Depending on the material, your project will stall before it can move on to the next phase, such as plastering, tile application, deck installation, or waterfall masonry.
Know this: The days lost waiting for the special-order material or feature are not limited to those days only. Even one missing day may force a scheduling reshuffle.
It cannot be overstated how delays during one construction phase frequently produce a ripple effect. Worse, these kinds of ripples are not the pretty, flowing ones you want to see in your pool.
They impede overall progress toward the next phase. In turn, the phase after that gets held up. And so on.
In some cases, pool builders find ways to compensate; they apply clever solutions to stem the bleeding schedule. But some issues simply don’t allow for a bandage or work-around.
You now appreciate how custom and specially sourced orders inherently carry a delay risk.
So once again, if the construction timetable is of utmost importance to you, choose wisely.
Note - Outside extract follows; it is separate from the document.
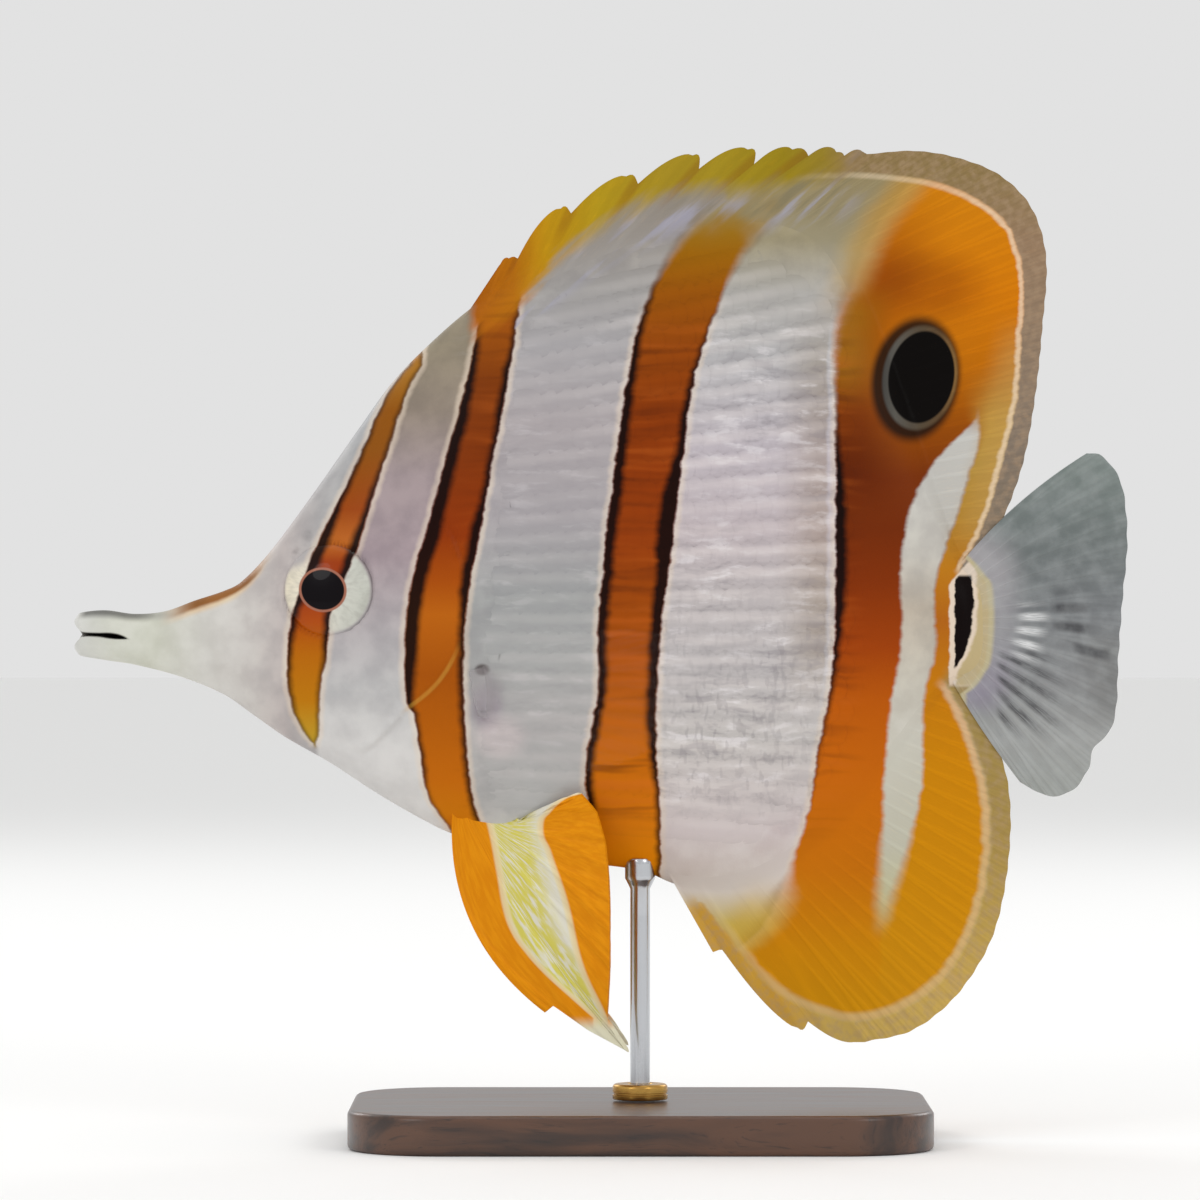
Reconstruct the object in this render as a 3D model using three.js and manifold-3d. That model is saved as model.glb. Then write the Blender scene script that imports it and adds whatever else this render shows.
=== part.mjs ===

You can help prevent certain kinds of unexpected delays from happening in the first place.
Before making the final pick of that custom upgrade, consider comparable alternatives that your builder or local stone yard have in stock.
For pool designs laden with complicated configurations, specially sourced materials, and distinctive
features, longer construction periods are almost always necessary. State-of-the-art technology options also up the ante on the schedule.
Even on carefully planned projects, one or several of those specialty options can throw a monkey wrench into the timetable.
Quite simply, more issues lurk for something to go awry. Greater attention to detail is needed to avoid project snags. All of this takes more time.
Rome wasn’t built in a day. Neither will the starring attraction in your backyard. But as the saying goes, good things come to those who wait.